Sponsored by Shea Stadium Remembered
Memorial Day weekend 1998 is the best weekend Mets fans have seen in a decade: Mike Piazza came to Shea. It was considered a haul by the dismantling Marlins (who got Piazza a week earlier from the Dodgers in order to trade him). But you’d make the trade for a Hall of Fame catcher for Preston Wilson (Mookie’s son and a future All-Star), Ed Yarnell, and Geoff Goetz all day long, then or now.
On Friday the trade was announced and the stadium was filled with buzz, if not people. On Saturday he arrived just before gametime, doubled in a run, and caught Al Leiter’s shutout in front of 32,000. On Sunday he does not rest. He goes 1 for 5, but his teammates feed off the energy and Brewers pitching for an 8-3 win. Players acquired from previous Steve Phillips trades do the heavy lifting: three RBI from Brian McRae, a home run by Carlos Baerga, and Mel Rojas even contributing a scoreless ninth to complete the sweep. Rojas has a 1.74 ERA—it will balloon to 6.05 by year’s end and the big prize from the Cubs in Phillips’ 1997 deal will be swapped for even deader weight: Bobby Bonilla.

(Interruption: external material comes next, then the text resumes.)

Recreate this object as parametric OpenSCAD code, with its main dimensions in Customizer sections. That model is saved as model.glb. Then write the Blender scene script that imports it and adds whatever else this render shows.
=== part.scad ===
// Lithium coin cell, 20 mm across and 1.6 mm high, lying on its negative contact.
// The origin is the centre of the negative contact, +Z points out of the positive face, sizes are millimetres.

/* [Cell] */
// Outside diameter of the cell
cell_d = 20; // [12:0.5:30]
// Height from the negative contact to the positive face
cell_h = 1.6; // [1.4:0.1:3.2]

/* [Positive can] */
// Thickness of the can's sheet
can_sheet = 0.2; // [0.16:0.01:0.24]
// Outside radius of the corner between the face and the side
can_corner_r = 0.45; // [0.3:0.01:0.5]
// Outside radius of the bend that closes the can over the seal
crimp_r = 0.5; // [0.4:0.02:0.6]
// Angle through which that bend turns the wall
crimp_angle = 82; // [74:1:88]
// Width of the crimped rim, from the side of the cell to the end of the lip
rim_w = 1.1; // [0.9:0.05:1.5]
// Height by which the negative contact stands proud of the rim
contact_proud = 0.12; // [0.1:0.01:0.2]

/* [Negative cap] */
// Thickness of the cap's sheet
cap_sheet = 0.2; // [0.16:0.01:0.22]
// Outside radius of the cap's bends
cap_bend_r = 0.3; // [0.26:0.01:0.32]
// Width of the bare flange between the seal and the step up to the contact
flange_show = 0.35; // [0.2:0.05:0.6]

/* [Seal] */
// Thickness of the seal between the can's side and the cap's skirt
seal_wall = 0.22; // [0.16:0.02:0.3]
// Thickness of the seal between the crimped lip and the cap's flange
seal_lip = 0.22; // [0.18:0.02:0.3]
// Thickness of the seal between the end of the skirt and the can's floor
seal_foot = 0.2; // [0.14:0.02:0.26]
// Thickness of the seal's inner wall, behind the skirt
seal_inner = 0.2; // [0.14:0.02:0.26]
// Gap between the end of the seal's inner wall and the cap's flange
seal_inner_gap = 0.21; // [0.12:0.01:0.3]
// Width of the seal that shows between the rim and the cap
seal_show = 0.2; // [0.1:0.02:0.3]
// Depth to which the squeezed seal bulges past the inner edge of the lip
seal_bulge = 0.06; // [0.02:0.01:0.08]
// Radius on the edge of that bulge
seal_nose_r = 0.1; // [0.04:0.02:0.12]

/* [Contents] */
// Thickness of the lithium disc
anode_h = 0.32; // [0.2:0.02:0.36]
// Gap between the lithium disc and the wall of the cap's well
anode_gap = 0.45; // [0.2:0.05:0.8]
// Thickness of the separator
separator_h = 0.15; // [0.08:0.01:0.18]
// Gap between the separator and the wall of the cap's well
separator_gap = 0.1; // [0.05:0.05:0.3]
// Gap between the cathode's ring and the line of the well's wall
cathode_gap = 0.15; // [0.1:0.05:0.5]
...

But this Sunday is about rebirth. The crowd of 47,291 is 5,000 more than the Mets drew for the entire four-game series against the Reds during the week; granted, one of those dates was a doubleheader, but having gone to several games prior to the arrival of Piazza, I can testify that pre-Piazza Shea was absolutely dead. And the Yankees were playing .767 ball through Memorial Day, on their way to 108 wins, a world championship, and accolades up the wazoo. The Mets will win the first seven games of the Piazza era and contend all the way to the final day.